I know I shouldn’t take it personally and I know he’s not well but it doesn’t stop it hurting. Not being the one to be able to comfort him in his time of need. Not being able to hug him to stop the tears. Not being the one he wanted. Its hurts. After more bed swapping and having a cry, I eventually went back to sleep.
Then this morning, to add salt to my newly opened wound, Megan was upset with me. She was upset I didn’t do her hair right, upset I couldn’t play with her while getting all the school stuff, upset that I was sending her to school and not Lucas. It was all so unfair to her. I gathered some strength, didn’t get cross and did something I had never tried with her before- I got her to write in her notebook why she was crying and upset this morning. She actually did it. I then asked her to write down things from the weekend that she was grateful for and things she was happy about. Again she did it. Afterwards I asked her if she felt better, she did say “no” but I do think it helped.
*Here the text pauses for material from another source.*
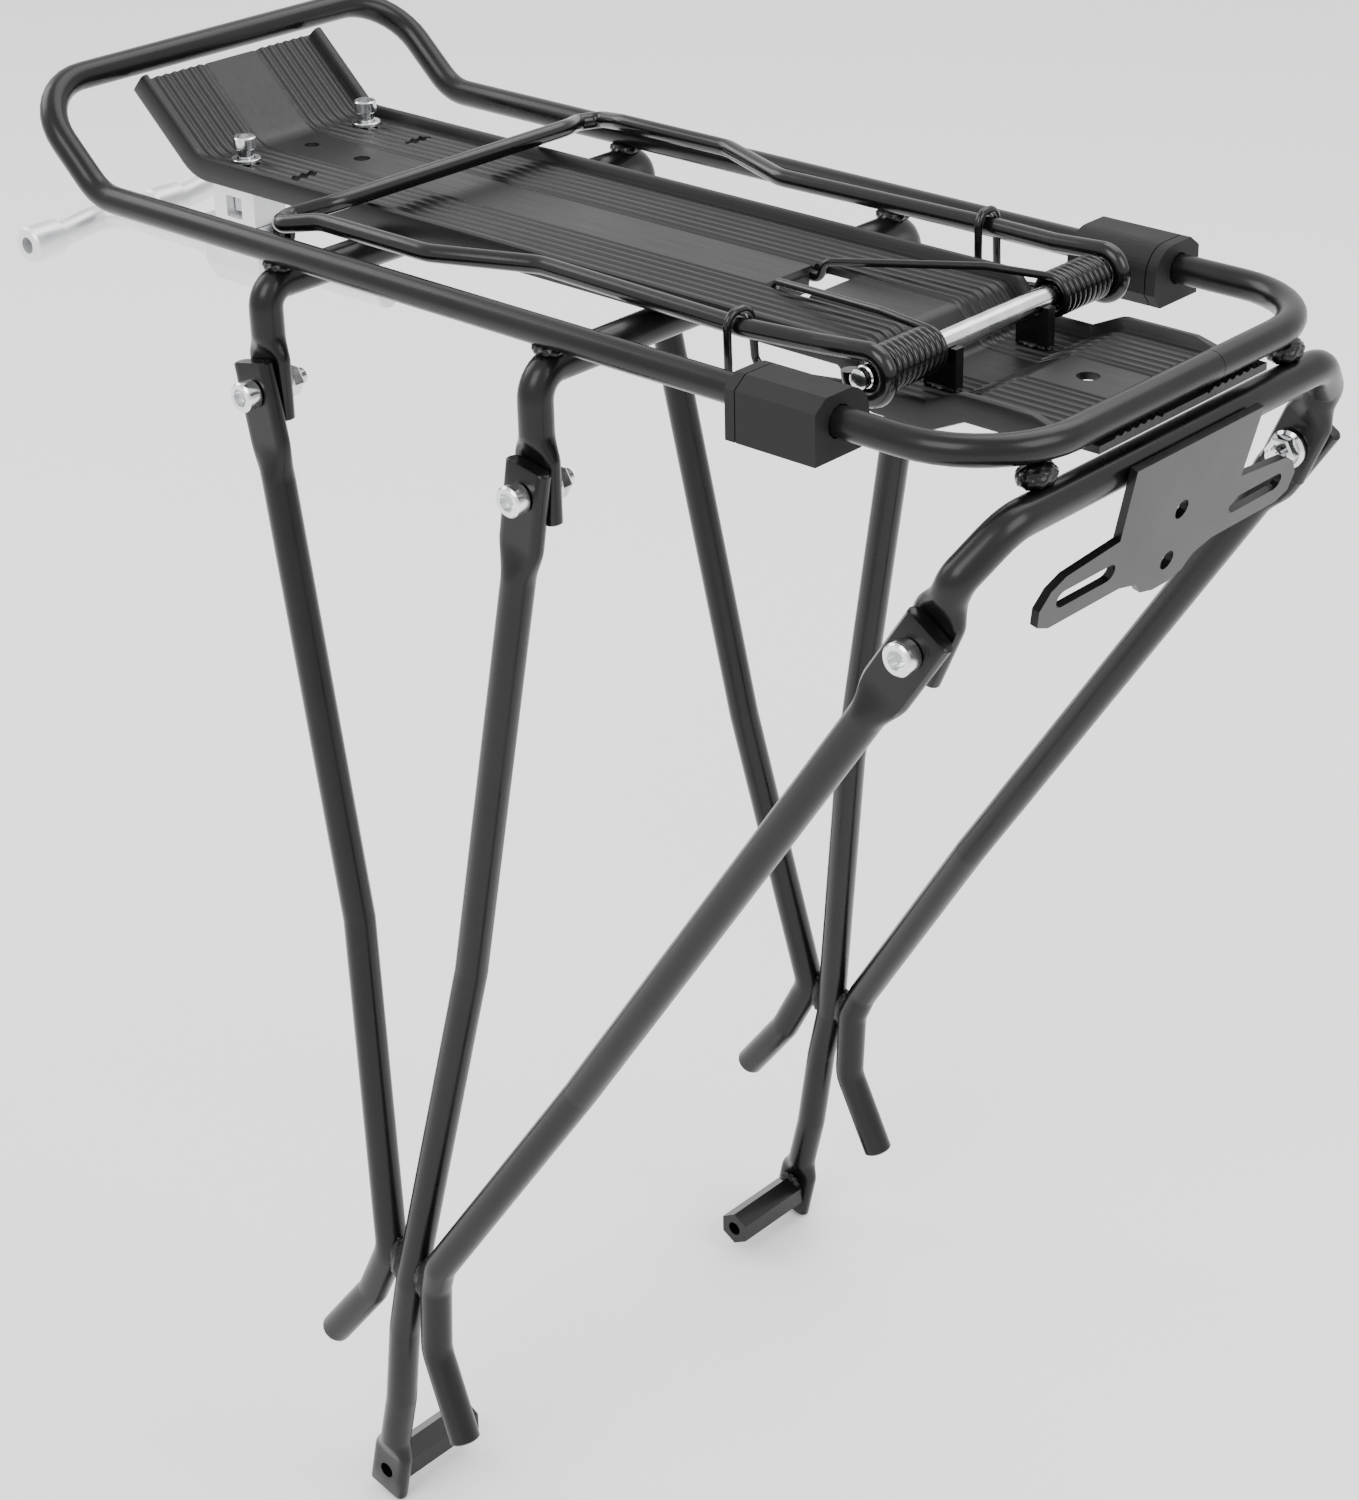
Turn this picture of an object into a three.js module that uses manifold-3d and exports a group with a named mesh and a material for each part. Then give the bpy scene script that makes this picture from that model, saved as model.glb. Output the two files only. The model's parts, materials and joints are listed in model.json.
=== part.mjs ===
// Bicycle rear rack: a bent-tube rail loop over a ribbed platform, three bolted legs a side,
// a sprung parcel clip, a reflector bracket and two adjustable seat-stay rods.
// Millimetres, +X forward, +Y to the bicycle's left, +Z up. The origin is midway between the
// two foot holes that bolt to the bicycle frame.
import * as THREE from 'three';
import { mergeVertices } from 'three/addons/utils/BufferGeometryUtils.js';
import Module from 'manifold-3d';

const wasm = await Module();
wasm.setup();

const GAP = 0.35;

// Rail loop: level sides that rise at the front to a raised cross piece
const RAIL_RADIUS = 4;
const RAIL_HALF_WIDTH = 70;
const RAIL_Z = 382.5;
const RAIL_REAR_X = -203.5;
const RAIL_KINK_X = 117;
const RAIL_FRONT_X = 146;
const RAIL_FRONT_Z = 408.5;
const RAIL_SEAM_Y = -15;

// Platform plate
const DECK_TOP = 383.4;
const DECK_SHEET = 2;
const DECK_HALF_WIDTH = 35.5;
const LIP_WIDTH = 3.5;
const LIP_ABOVE = 3.1;
const LIP_BELOW = 4.4;
const LIP_REAR_X = -195;
const FOLD_X = 117;
const FLAP_END = { x: 140.4, z: 403.6 };
const TROUGH = { front: -129, floorFront: -138, floorRear: -156, rear: -166, depth: 9.9 };
const REAR_STEP = 5.3;
const SLOT = { x: 83, width: 3.5, inner: 18, outer: 27.5 };
const DECK_HOLES = [[105, 2.25], [83, 2.5], [-178, 3]];
const WINDOW = { rear: -97, front: -82, halfWidth: 11.2, tabHalfWidth: 8.2, tabDepth: 7 };

// Cross tubes and the flattened stubs their ends turn down into
const TUBE_RADIUS = 4.75;
const CROSS_Z = 373.4;
const REAR_CROSS_Z = 367.9;
const STUB_BELOW_BOLT = 8.5;
const FLAT_THICKNESS = 4.4;
const FLAT_WIDTH = 14.5;

// The bolts that hold each leg's flattened top against a stub; y is the stub's middle
const LEG_BOLT = {
  front: { x: 41.5, y: 75.2, z: 344.4 },
  middle: { x: -61.5, y: 75.2, z: 341.4 },
  rear: { x: -190.5, y: 78.5, z: 338.4 },
};
const STUB_TO_LEG = FLAT_THICKNESS + GAP;
const BOLT_RADIUS = 2.5;
const BOLT_HEAD = { radius: 4.25, length: 4.6, socket: 2.3, socketDepth: 2.6 };
const NUT = { flangeRadius: 5.4, flange: 1.4, radius: 4.6, length: 4.4 };
const BOLT_TIP = 9;

// Feet and the hexagonal bosses that space them from the bicycle frame
const FOOT_Y = 98;
const FOOT_HOLE = 2.6;
const BOSS = { inner: 65, flats: 10.4, bore: 2.5 };

// Clip, axle and torsion springs
const AXLE = { x: -148, z: 385.4, radius: 3, bore: 1.7, half: 50.5 };
const PIN = { radius: 1.4, half: 53, head: 2.6 };
const CLIP_WIRE = 2.5;
const CLIP_Z = 389.4;
const CLIP_BAR_X = 43;
const EYE_Y = 48;
const EYE_RADIUS = AXLE.radius + CLIP_WIRE + 0.3;
const SPRING_WIRE = 1.1;
const COIL = { radius: 5, turns: 8, inner: 25, outer: 43.6 };
const SADDLE = { y: 19, thickness: 3, halfLength: 5 };

// Rubber blocks on the rails
const BLOCK = { rear: -157, front: -129, inner: 59, outer: 79, low: 373.5, high: 389.8, cap: 3 };

// Reflector bracket: a leaning plate with a slotted arm to each side
const BRACKET = { x: -211.8, top: 370.4, thickness: 2.2, lean: 0.236 };

// Seat-stay rods and the clamps that hang them under the deck
const CLAMP = { x: 107, y: 24, rear: 98, front: 116, half: 6, top: 381.05, split: 366.2 };
const LOWER_CLAMP = { rear: 98, front: 122, bottom: 345.5 };
const STAY = { z: 355.4, radius: 4, rear: 48, front: 174, reach: 33, bend: 12, drop: 3 };
const FERRULE = { radius: 5.6, length: 12, bore: 2.6 };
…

We walked to school hand in hand and she went into her classroom with a wave and a smile.
Life with two children is not simple but we don’t have to make it harder on ourselves. We need to stop thinking we are doing a bad job, we need to stop beating ourselves up if things don’t go to plan and we need to stop feeling so damn guilty all the bloody time!! Our love is enough! Some days ‘OK’ is enough............................ AND THATS OK.
Be the good mum you know you are and see the gratitude in every day.